Encryption: To translate data into a secret code--the most effective way to achieve data security.
Export: To take data from one program and save it in a format that’s easier to manipulate in order to pull it into a different program.
Extensible Markup Language (XML): An evolving language standard for creating interactive Web pages. Similar to HTML in concept but substantially more powerful. Supported by Microsoft’s version 4 and higher browsers. Not yet supported by Netscape.
File format: The language in which a file is saved. GIF and JPEG are examples of standard graphical file formats.
GIF (graphics interchange format): A popular way to save and compress images.
Home networks: Interconnected home computers and peripherals that can automate lights, thermostats, and appliances, and feed cable and video to TVs and monitors, from a dedicated player.
Import: To pull data into a program, often for use in a database program or for adding images to text files.
Intranet: A restricted-access network that works like a Web site. Usually owned and managed by a corporation, an intranet enables a company to share resources with its employees--and, in the case of One Realtor Place®, members--without releasing proprietary information to everyone with Internet access.
ISDN (integrated services digital network): A high-speed, high-cost telephone network that integrates voice and data communications on a single line. Like ISDN, ADSL (asymmetric digital subscriber line) uses standard phone lines to deliver high-speed data communications. But whereas ISDN’s transmission speed is limited to 128 Kbps, ADSL technology can deliver speeds of 640 Kbps from the user and speeds of more than 6 Mbps to the user.
ISP (Internet service provider): A company that gives its customers access to the Internet, usually through a local phone call.
Java: A programming language designed to produce programs that can operate on any type of computer; used to add interactivity to Web pages or stand-alone applications.
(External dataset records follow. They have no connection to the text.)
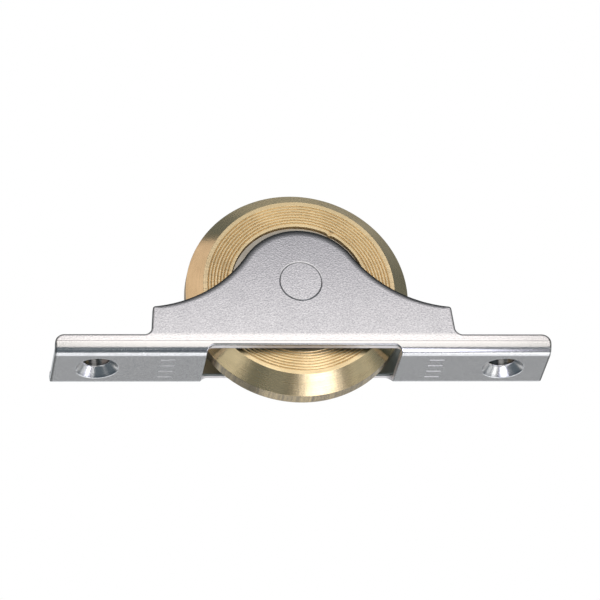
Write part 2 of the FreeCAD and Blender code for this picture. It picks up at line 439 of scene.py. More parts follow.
def turned_metal(name, dark, light, rough_low, rough_high, ring_scale, depth_mm, anisotropy, wheel=False):
    """Lathe-turned metal: fine rings about the Y axis.

    The wheel also has chatter marks across the rings, painted shade down its grooves and painted shade on
    its tread, in streaks.
    """
    material, tree, shader = new_material(name)
    place = in_millimetres(tree)
    x, y, z = separate(tree, place)
    squares = [math_node(tree, "MULTIPLY", side, side) for side in (x, z)]
    radius = math_node(tree, "SQRT", math_node(tree, "ADD", *squares))
    # distance along the section, and the direction round the axis
    along = math_node(tree, "SUBTRACT", radius, math_node(tree, "ABSOLUTE", y))
    round_x, round_z = math_node(tree, "DIVIDE", x, radius), math_node(tree, "DIVIDE", z, radius)

    def marks(across_rings, round_axis, detail):
        join = node(tree, "ShaderNodeCombineXYZ")
        scaled = ((round_x, round_axis), (along, across_rings), (round_z, round_axis))
        for socket, (value, scale) in zip(join.inputs, scaled):
            tree.links.new(math_node(tree, "MULTIPLY", value, scale), socket)
        return noise(tree, join.outputs[0], 1.0, detail, 0.7)

    rings = marks(across_rings=ring_scale, round_axis=1.5, detail=3.0)
    mixed = weighed(tree, rings, 0.5, noise(tree, place, 0.3, 3.0))
    colour = tint(tree, mixed, dark, light)
    skin = bump(tree, rings, depth_mm)
    if wheel:
        # painted shade down the grooves
        colour = blend(tree, down_a_groove(tree, radius, y), colour, GROOVE_SHADE)
        # painted shade on the tread, broken into streaks along the turning
        rim = WHEEL_R - TREAD_HALF
        on_tread = between(tree, along, rim - 0.1, rim + 0.05, kind="LINEAR")
        streaks = spread(tree, marks(across_rings=0.2, round_axis=45.0, detail=3.0), 0.5, 1.0)
        colour = blend(tree, math_node(tree, "MULTIPLY", on_tread, streaks), colour, TREAD_SHADE)
        chatter = marks(across_rings=0.5, round_axis=30.0, detail=2.0)
        skin = bump(tree, chatter, CHATTER_MM, skin)
    shader.inputs["Metallic"].default_value = 1.0
    shader.inputs["Anisotropic"].default_value = anisotropy
    shader.inputs["Anisotropic Rotation"].default_value = QUARTER_TURN
    tangent = node(tree, "ShaderNodeTangent", direction_type="RADIAL", axis="Y")
    tree.links.new(tangent.outputs[0], shader.inputs["Tangent"])
    tree.links.new(colour, shader.inputs["Base Color"])
    tree.links.new(spread(tree, mixed, rough_high, rough_low), shader.inputs["Roughness"])
    tree.links.new(skin, shader.inputs["Normal"])
    return material


STEEL = pebbled_steel(
    "frame_steel", (0.44, 0.44, 0.455), (0.615, 0.615, 0.625), 0.18, 0.25, 3.9, 0.018, sheet=True
)
PIN_STEEL = pebbled_steel("pin_steel", (0.46, 0.46, 0.475), (0.655, 0.655, 0.665), 0.18, 0.25, 3.9, 0.017)
CAGE_STEEL = pebbled_steel("cage_steel", (0.42, 0.41, 0.39), (0.54, 0.53, 0.50), 0.28, 0.4, 3.0, 0.004)
BRASS = turned_metal(
    "wheel_brass", (0.785, 0.61, 0.34), (1.0, 0.80, 0.472), 0.23, 0.30, 4.0, 0.004, 0.95, wheel=True
)
# painted shade and a painted brass reflection: the bearing rings' steel is darker and tan
SHADED_BEARING_STEEL = turned_metal(
    "bearing_steel", (0.42, 0.385, 0.32), (0.53, 0.49, 0.41), 0.22, 0.32, 9.0, 0.001, 0.5
)
SHIELD_STEEL = turned_metal(
    "shield_steel", (0.46, 0.46, 0.46), (0.56, 0.56, 0.56), 0.28, 0.4, 5.0, 0.001, 0.5
)
SPACER_STEEL = turned_metal(
    "spacer_steel", (0.44, 0.44, 0.45), (0.54, 0.54, 0.55), 0.25, 0.38, 8.0, 0.002, 0.5
)
BALL_STEEL = turned_metal(
    "ball_steel", (0.66, 0.66, 0.67), (0.72, 0.72, 0.73), 0.05, 0.10, 3.0, 0.0002, 0.0
)


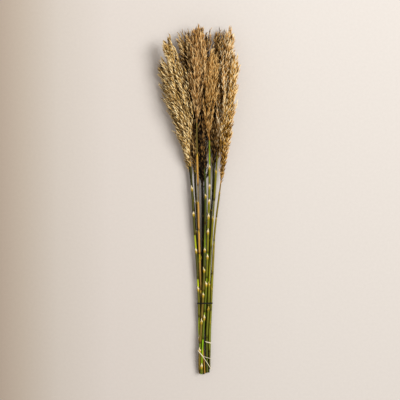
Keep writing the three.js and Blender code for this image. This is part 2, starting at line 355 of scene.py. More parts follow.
def plume_finish(name, dark, body, light):
    """Painted shade at a spikelet's root, its body colour in the middle, painted light at its tip."""
    finish = Finish(name, 0.6)
    patch = finish.noise(45, detail=2.0)
    shade = finish.sums(finish.number("tone"), finish.sums(patch, 0.3, "MULTIPLY"))
    # along carries the colour up the ramp: painted shade at a spikelet's root, painted light at its
    # tip.
    lit = finish.sums(shade, finish.sums(finish.number("along"), 0.55, "MULTIPLY"))
    ramp = finish.ramp(lit, [(0.2, dark), (0.62, body), (1.0, light)])
    return finish.colour(ramp)


def culm_finish(name, low, high, fresh):
    """low and high are the culm's colours at its foot and under its plume. fresh is the
    colour just above a sheath's mouth."""
    finish = Finish(name, 0.38)
    fibre = finish.noise(900, FIBRE)
    patch = finish.noise(45, (1, 0.5, 1))
    up = finish.sums(finish.number("height"), finish.sums(patch, 0.5, "MULTIPLY"))
    body = finish.ramp(up, [(0.25, low), (1.05, high)])
    young = finish.mix(finish.number("fresh"), body, tint(fresh))
    streaks = finish.ramp(fibre, [(0.3, "8c8c80"), (0.62, "ffffff")])
    aged = finish.mix(finish.number("joint"), young, tint(JOINT_COLOUR))
    finish.bump(fibre, 0.12 * MM, 0.5)
    return finish.colour(finish.mix(0.8, aged, streaks, "MULTIPLY"))


def sheath_finish(name, foot, low, high, collar="c4a420", mouth="fff2c4"):
    """From its foot to its torn mouth: dark rim, body colour, yellow collar, cream mouth.
    low and high are the body colours near the cut end and near the plume."""
    finish = Finish(name, 0.5)
    ribs = finish.noise(1400, FIBRE)
    patch = finish.noise(60, (1, 0.3, 1))
    place = finish.sums(finish.number("pale"), finish.sums(patch, 0.12, "MULTIPLY"))
    body = finish.ramp(finish.number("height"), [(0.3, low), (0.5, high)])
    rimmed = finish.mix(finish.share(place, 0.06, 0.16), tint(foot), body)
    yellow = finish.mix(finish.share(place, 0.32, 0.55), rimmed, tint(collar))
    torn = finish.mix(finish.share(place, 0.55, 0.9), yellow, tint(mouth))
    streaks = finish.ramp(ribs, [(0.32, "a49c88"), (0.6, "ffffff")])
    finish.bump(ribs, 0.15 * MM, 0.6)
    return finish.colour(finish.mix(0.7, torn, streaks, "MULTIPLY"))


def band_finish(name, dark, light, roughness):
    """A cord or elastic: two near shades in a fine grain, which is also its relief."""
    finish = Finish(name, roughness)
    grain = finish.noise(700)
    finish.bump(grain, 0.08 * MM, 0.4)
    return finish.colour(finish.ramp(grain, [(0.35, dark), (0.65, light)]))


print("four finishes ready")

# %% [markdown]
# ## What makes the reeds differ
#
# The reeds were cut from one stand, but each dried in its own way. The table gives each
# one's colours from foot to plume and how far above the cut ends its shorter sheaths
# end. The reeds that lie under the others have dark colours that are painted shade. What
# most reeds share stands once, above the table. The three long sheaths of each reed come
# from the CAD model.

# %% The reeds' own colours, plumes and short sheaths
# culm: low, high and fresh colour. sheath: foot, low and high. plume: dark, body, light,
# where dark is painted shade at a spikelet's root and light painted light at its tip.
# sweep: the direction to which a plume's branches open, and spread how much they do.
# shaded: how much darker its lower half is painted, as painted shade from the plumes over
# it. drop: how far below the plume its first loose branches hang, in mm, and skirt how far
# out they reach. top: the least reach of its upper half, in mm. neck: the share of its
# reach at its foot. lean: how much its spikelets stand off their branch. comb: degrees by
# which they lean to the open side. branches: how many it has. girth: the stem's thickness
# against the others'. mouths: where its short sheaths end, in metres above the cut ends.
# young: up to here, in metres, the culm is still green above each mouth. bright: how pale
# the mouths are. blade: from and to in metres, and half width in mm, of a dark strip under
# the stem, painted shade for the gap between the stems.
USUAL = dict(drop=0, skirt=3, neck=0.8, lean=1.0, branches=180, girth=1.0, young=0.35, blade=None)
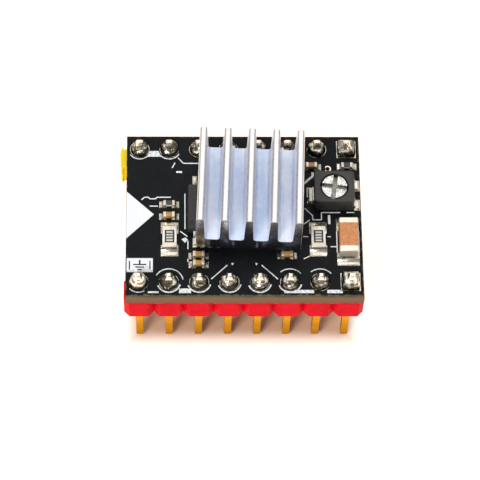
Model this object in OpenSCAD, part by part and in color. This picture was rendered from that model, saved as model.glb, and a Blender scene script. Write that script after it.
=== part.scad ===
// Plug-in stepper motor driver module: a board on two rows of square pins, with a driver
// chip under a finned heatsink, a current-setting trimmer and its small parts.
// Millimetres, +Z up. z = 0 is the plane of the pin tips, x = y = 0 the centre of the
// board. The power row of pins is at -Y and the logic row at +Y.

/* [Board] */
// Width of the board, along the pin rows
board_w = 20.0; // [20:0.1:24]
// Depth of the board, across the pin rows
board_d = 15.2; // [15:0.1:19]
// Thickness of the board with its copper and solder mask
board_t = 1.6; // [0.8:0.1:2.4]
// Thickness of the solder mask over the laminate
mask_t = 0.06; // [0.05:0.01:0.1]
// Thickness of the copper of a pad
copper_t = 0.035; // [0.02:0.005:0.045]
// Bare ring between a pad and the solder mask round it
mask_gap = 0.05; // [0.03:0.01:0.08]
// Thickness of the printed legend
ink_t = 0.02; // [0.01:0.005:0.025]
// Width of a thin legend line
ink_line = 0.09; // [0.08:0.01:0.2]
// Diameter of the drilled hole for a pin
drill_d = 1.1; // [1.05:0.01:1.2]
// Wall of the copper barrel in a hole
plating_t = 0.05; // [0.02:0.01:0.06]
// Diameter of a pin's round pad, and side of a square one
pin_pad = 1.65; // [1.5:0.05:1.9]

/* [Headers] */
// Distance from pin to pin in a row
pin_pitch = 2.54; // [2:0.01:2.54]
// Distance between the two rows of pins
row_span = 12.7; // [12:0.05:13]
// Side of a square pin
pin_side = 0.64; // [0.5:0.01:0.65]
// Length of a pin below its header
pin_below = 6.0; // [3:0.1:12]
// Length of a pin above the underside of the board
pin_above = 3.0; // [2.9:0.1:5]
// Length of the tapered end of a pin
pin_taper = 0.4; // [0.2:0.05:0.8]
// Side of the flat at the very tip of a pin
pin_tip = 0.3; // [0.1:0.05:0.45]
// Depth of a header's plastic, across the row
header_w = 2.54; // [2.2:0.01:2.6]
// Height of a header's plastic
header_h = 2.54; // [1.5:0.01:8.5]
// Depth of the notch between two of a header's segments
notch_depth = 0.46; // [0.2:0.02:0.6]
// Half the width of the notch, along the row
notch_half = 0.46; // [0.15:0.01:0.5]
// Length of the stub where the logic header was snapped off its strip
stub_l = 0.45; // [0.3:0.05:0.6]
// Height that the solder climbs up a pin above the board
pin_solder = 0.6; // [0.4:0.05:1]

/* [Driver chip] */
// Centre of the driver chip
driver_at = [0.05, 0.3]; // [-1:0.05:1]
// Length of the chip's moulding
driver_l = 9.7; // [9.5:0.1:10]
// Width of the chip's moulding
driver_w = 4.4; // [4.2:0.1:4.6]
// Thickness of the chip's moulding
driver_h = 0.87; // [0.8:0.01:1.05]
// Gap between the chip's moulding and the board
driver_lift = 0.08; // [0.05:0.01:0.15]
// Distance from lead to lead
lead_pitch = 0.65; // [0.6:0.01:0.65]
// Width of a lead
lead_w = 0.25; // [0.19:0.01:0.3]
// Thickness of a lead
lead_t = 0.15; // [0.12:0.01:0.18]
// Width of the chip over its leads
lead_span = 6.4; // [6.2:0.1:6.6]
// Length of a lead's foot
lead_foot = 0.6; // [0.45:0.05:0.7]

/* [Heatsink] */
// Centre of the heatsink
sink_at = [0.47, 0.62]; // [-1:0.01:1]
// Turn of the heatsink about Z, in degrees, as it was stuck on
sink_turn = -2.3; // [-5:0.1:5]
// Width of the heatsink, across its fins
sink_w = 8.8; // [8:0.1:10]
// Length of the heatsink, along its fins
sink_d = 8.8; // [8:0.1:9.5]
// Height of the heatsink
sink_h = 5.0; // [3:0.1:10]
// Thickness of the heatsink's base
sink_base = 1.5; // [1:0.1:2]
// Thickness of a fin at its tip
fin_tip = 0.65; // [0.4:0.05:0.8]
// Thickness of a fin at its root
fin_root = 0.85; // [0.7:0.05:1]
// Number of fins
fins = 5; // [3:1:6]
// Side of the thermal tape under the heatsink
tape_side = 8.5; // [8:0.1:8.8]
// Thickness of the thermal tape
tape_t = 0.1; // [0.1:0.05:0.3]

/* [Trimmer] */
// Centre of the trimmer
trimmer_at = [7.68, 1.86]; // [-9:0.01:9]
// Width of the trimmer's case, from the one terminal to the two
trimmer_w = 3.4; // [3.2:0.1:3.6]
// Depth of the trimmer's case
trimmer_d = 3.0; // [2.8:0.1:3.4]
// Height of the trimmer's case
trimmer_h = 1.7; // [1.6:0.1:2.5]
// Diameter of the metal rotor
rotor_d = 2.2; // [2:0.05:2.3]
// Thickness of the rotor's disc
rotor_t = 0.52; // [0.45:0.01:0.55]
// Diameter of the rotor's hub
hub_d = 0.9; // [0.7:0.05:1]
// Running clearance between the hub and its bore, on the radius
hub_clearance = 0.05; // [0.02:0.01:0.08]
// Clearance between the rotor's disc and the case, on the radius
disc_clearance = 0.1; // [0.06:0.01:0.15]
// Width of the rotor's cross slot
slot_w = 0.36; // [0.3:0.02:0.5]
// Depth of the rotor's cross slot
slot_depth = 0.3; // [0.2:0.02:0.35]
// Turn of the rotor's cross slot at rest, in degrees
slot_turn = -8; // [-45:1:45]
// Width of each of the two track terminals
end_tab_w = 0.8; // [0.6:0.05:0.9]
// Width of the wiper's terminal
wiper_tab_w = 1.3; // [1.1:0.05:1.5]
// Thickness of the terminals
tab_t = 0.12; // [0.1:0.01:0.15]

/* [Chip parts] */
// Gap between the board and the underside of a chip part
seat_gap = 0.03; // [0.03:0.01:0.06]
// Plating of a chip part's ends over its body
end_wrap = 0.03; // [0.02:0.01:0.04]
// Bulk capacitor: length, width and height
bulk_size = [3.2, 1.6, 1.5]; // [1:0.1:4]
// Centre of the bulk capacitor
bulk_at = [8.78, -2.6]; // [-9:0.01:9]
// Sense resistors: length, width and height
sense_size = [2.0, 1.25, 0.55]; // [0.4:0.05:3]
// Centre of the left sense resistor
sense_left_at = [-6.3, -2.35]; // [-9:0.01:9]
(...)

JPEG (Joint Photographic Experts Group): File format that reduces color image file sizes to about 5 percent of their normal size but loses some detail in the process.
Kbps (kilobits per second): A modem’s speed is measured in the number of bits it can transfer in a second. Modems rated in kilobits per second are now the standard.
LAN (local area network): A network that connects computers in a relatively small area, usually within a building. A piece of hardware called a hub serves as the common wiring point, enabling data to be sent from one machine to another over the network.
Lithium ion: A type of lightweight, powerful, rechargeable battery for wireless phones; more expensive than nickel-cadmium batteries but longer lasting.
Mbps (megabits per second): Used to describe data transmission speeds, such as the rate at which information travels over the Internet. Several factors influence how quickly data travels, including modem speeds, bandwidth capacity, and Internet traffic levels.
MHz (megahertz): A measure of the speed at which CPUs operate. Today’s new computers are 266–400 MHz. Also measures the frequency or sound waves of phones.
Modem: A device or program that enables a computer to transmit digitally stored data over telephone lines.
OCR (optical character recognition): Technology that allows computers to “read” text using a graphical representation--usually a scanned image.
PCS (Personal Communications Service): A two-way, 1,900 MHz digital wireless service that’s typically packaged with calling features such as call waiting, voice mail, and caller ID.
PDA (personal or portable digital assistant): A small handheld device that’s a cross between an electronic organizer and a pen-based computer. Can transmit data for paging, data messaging, E-mail, and faxing.
Pixel: A single point in a graphic image. Graphics monitors display pictures using thousands (or millions) of pixels, arranged in rows and columns. A screen size of 800 x 600 means that the screen is 800 pixels across and 600 pixels from top to bottom.
Plug-in: A module that adds a specific feature or service to a larger software system. Example: Netscape Navigator plug-ins enable it to display audio or video messages.
Port: The spot where information passes in and out of a computer (printer port, modem port).
RAM (random access memory): The place in your computer where programs reside when running. The improved DRAM is common in today’s systems. An even newer technology, SDRAM, synchronizes the speed of the memory to the speed of the processor for greater efficiency.
Remote access: A means of contacting a remote network using a modem.
Resolution: The sharpness and clarity of an image. Often used to describe monitors, printers, and bit-mapped images. In printers and scanners, resolution is measured in dpi.
Roaming: Using your wireless phone outside your coverage area, for which you’re usually charged higher rates.
Search engine: A Web program that searches documents for specified keywords and returns a list of the documents where the words were found.
Server: A computer that manages network resources. A file server is dedicated to storing files; a print server manages one or more printers; a network server manages network traffic; and a database server processes database queries.
Spam: Unsolicited electronic junk mail or newsgroup postings.
TCP/IP (transmission control protocol/Internet protocol): The mother tongue of the Internet. TCP/IP establishes a connection between two hosts so that they can send messages back and forth.
TIFF (tagged image file format): One of the most widely supported file formats for storing bit-mapped images on both PCs and Macs.
URL (Uniform Resource Locator): Addresses on the World Wide Web.
Virtual tours: Photo-realistic, panoramic walk-throughs of property listings via a Web site. These virtual reality tours aren’t the goggle-wearing variety.